# two ballscrew-nuts or one



## quickcut (May 23, 2014)

Hi All
I have a Bridgeport mill that was originally one of those with a hydraulic stylus/copy attachment. I am currently up-grading it to cnc. The original screws had double nuts, but all the information I can get now is that people state one ball-nut because two increases the wear on the screw/ nuts. Any advice please.
thanks


----------



## dave2176 (May 23, 2014)

2 nuts can decrease the backlash because you adjust them against each other.  Stay with 2.

Dave


----------



## quickcut (May 23, 2014)

Thanks Dave will do


----------



## DMS (May 23, 2014)

To add to what Dave said, there are a couple reasons for using 2 nuts. One is to increase load capacity (unlikely on a mill), and two is to reduce backlash. In this arrangement there will be a spacer or stack of springs between the two ballnuts to remove the backlash. There are other ways to create anti-backlash nuts, the double nut method is generally considered one of the better methods.

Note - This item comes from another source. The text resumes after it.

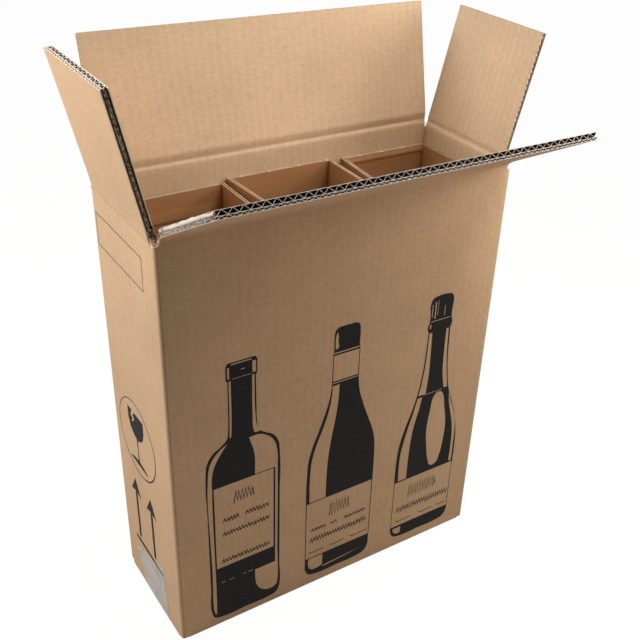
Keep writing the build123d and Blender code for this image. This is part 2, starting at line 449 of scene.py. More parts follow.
def tape_material(name, base):
    """Milky tape film: where it sticks better, the brown paper shows through."""
    material, tree, shader = new_material(name)
    place = object_place(tree)
    clouds = noise_node(tree, place, 90.0, 4.0)
    stuck = (base[0] * 0.94, base[1] * 0.86, base[2] * 0.78)
    tone = ramp_node(tree, clouds, [(0.36, stuck), (0.56, tuple(base))])
    streaks = noise_node(tree, place, 210.0, 3.0, (1, 1, 0.45))
    shade = ramp_node(tree, streaks, [(0.36, (0.76, 0.79, 0.83)), (0.45, 1.0)])
    tone = mix_colours(tree, "MULTIPLY", 1.0, tone, shade)
    set_surface(tree, shader, tone, 0.45, 0.15)
    add_bump(tree, shader, clouds, 0.25, 0.2 * MM)
    return material


def deselect():
    """Nothing is left selected."""
    bpy.ops.object.select_all(action="DESELECT")


def make_active(piece):
    """Selects one piece only."""
    deselect()
    piece.select_set(True)
    bpy.context.view_layer.objects.active = piece


def set_material(piece, *names):
    """Gives a piece the materials of these names as its slots."""
    piece.data.materials.clear()
    for name in names:
        piece.data.materials.append(bpy.data.materials[name])


def apply_place(piece):
    """Puts a piece's place, turn and scale into its mesh."""
    make_active(piece)
    bpy.ops.object.transform_apply(location=True, rotation=True, scale=True)


def apply_modifiers(piece):
    """Applies every modifier of a piece in order."""
    make_active(piece)
    for modifier in list(piece.modifiers):
        bpy.ops.object.modifier_apply(modifier=modifier.name)


def add_sheet(name, low, high, columns, rows):
    """A flat grid in the XZ plane between two corners."""
    deselect()
    bpy.ops.mesh.primitive_grid_add(
        x_subdivisions=columns, y_subdivisions=rows, size=1, rotation=(math.pi / 2, 0, 0),
        location=((low[0] + high[0]) / 2, low[1], (low[2] + high[2]) / 2),
    )
    piece = bpy.context.object
    piece.name = name
    piece.scale = (high[0] - low[0], high[2] - low[2], 1)
    apply_place(piece)
    return piece


def pick_vertices(piece, test):
    """Enters edit mode with the vertices selected that a test on their place picks."""
    make_active(piece)
    bpy.ops.object.mode_set(mode="EDIT")
    bpy.ops.mesh.select_mode(type="VERT")
    bpy.ops.mesh.select_all(action="DESELECT")
    bpy.ops.object.mode_set(mode="OBJECT")
    for vertex in piece.data.vertices:
        vertex.select = test(vertex.co)
    bpy.ops.object.mode_set(mode="EDIT")


def move_vertices(piece, test, move):
    """Moves the vertices that a test on their place picks."""
    pick_vertices(piece, test)
    bpy.ops.transform.translate(value=move)
    bpy.ops.object.mode_set(mode="OBJECT")


def join_pieces(name, pieces):
    """Joins pieces into one object."""
    deselect()
    for piece in pieces:
        piece.select_set(True)
    bpy.context.view_layer.objects.active = pieces[0]
    if len(pieces) > 1:
        bpy.ops.object.join()
    joined = bpy.context.view_layer.objects.active
    joined.name = name
    return joined


def solidify(piece, thickness, offset):
    """Gives a sheet its thickness."""
    modifier = piece.modifiers.new("Thickness", "SOLIDIFY")
    modifier.thickness = thickness
    modifier.offset = offset
    apply_modifiers(piece)


def wave_sheet(name, low, high, height, pitch, rows, paper):
    """A waved paper: a sheet whose alternate lines are pushed across the board, with rounded tips."""
    width = high[0] - low[0]
    half_waves = int(width / (pitch / 2))
    step = width / half_waves
    piece = add_sheet(name, low, high, half_waves, rows)
    tip = 0.1 * height
    move_vertices(piece, lambda place: True, (0, -tip, 0))
    crest = (0, height - paper + 2 * tip, 0)
    move_vertices(piece, lambda place: round((place.x - low[0]) / step) % 2 == 1, crest)
    edge = step / 2
    pick_vertices(piece, lambda place: low[0] + edge < place.x < high[0] - edge)
    bpy.ops.mesh.select_mode(type="EDGE")
    bpy.ops.object.mode_set(mode="OBJECT")
    for line in piece.data.edges:
        start, end = (piece.data.vertices[index].co for index in line.vertices)
        upright = abs(start.x - end.x) < edge
        line.select = upright and low[0] + edge < start.x < high[0] - edge
    bpy.ops.object.mode_set(mode="EDIT")
    bpy.ops.mesh.bevel(offset=step * 0.12, segments=2, affect="EDGES")
    bpy.ops.object.mode_set(mode="OBJECT")
    solidify(piece, paper, -1)
    return piece


def side_matrix(flap):
    """A fold's matrix from board coordinates (X along the fold, Y inward, Z up) to the row frame,
    the same with the flap's lean, and the lean."""
    joint = FOLDS[flap]
    low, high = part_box(flap)
    pivot = joint["pos_m"]
    lean = math.radians(joint["range_deg"][1] - STRAIGHT_UP)
    turn = math.radians(TURNS[flap])
    corners = {
        "front_flap": (low[0], pivot[1]),
        "back_flap": (high[0], pivot[1]),
        "left_flap": (pivot[0], high[1]),
        "right_flap": (pivot[0], low[1]),
    }
    x, y = corners[flap]
    place = Matrix.Translation((x, y, pivot[2])) @ Matrix.Rotation(turn, 4, "Z")
    return place, place @ Matrix.Rotation(lean, 4, "X"), lean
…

Unless there is something wrong with the screws or nuts, I would leave them in place (say a small "thank you" that you lucked out with such excellent setup) and proceed with the rest of the conversion. 

Ballscrews and nuts are a big part of the expense of a conversion; if yours are in good shape it will save you about $3k USD (not sure what parts go for in your neck of the woods, but that's about what a "kit" costs here including a new yoke).


----------



## quickcut (May 26, 2014)

ok settled going with two nut's . Any idea as to what the pre-load would be and if the z axes(quill ) would be the same?. thanks again


----------



## DMS (May 26, 2014)

Is there a spring between the nuts, or is there a rigid spacer? If there are springs, there is usually an adjustment nut as well. Pre-load is usually adjusted to about 10-20pct of the rated screw capacity. Probably around 100kg. If it is a rigid spacer, then you won't be able to adjust the pre-load (it was set at the factory). Depending on the design, you may be able to shim slightly to take up wear.


----------



## quickcut (May 27, 2014)

Thanks DMS

there are springs, or rather, there were springs between the nuts. So I will be sourcing some press tool die springs or I will have them specially made. The interesting thing is that these nuts were only attached via two 1/4" bsw cap screws into the yoke.  I think Bridgeport used a custom ball-nut as the clearance in the yoke will only accept a 25mm ball-nut. Not the original 32mm. I have just read DMS's conversion and it seems 25mm ball screws are good, so I will be going with that. The pre-loaded nut was attached with two grub screws that are 2" inches long with lock-nuts to secure them. I doubt if this is original so a more rigid set up will have to worked out. Also the y axes is a left hand thread. Is this a requirement, or is more for ease of use in a  conventional form?

thanks again for your input


----------



## DMS (May 27, 2014)

You don't need a left hand threaded screw. Every controller I have seen will allow you to reverse directions in software, so thread orientation is not an issue.


----------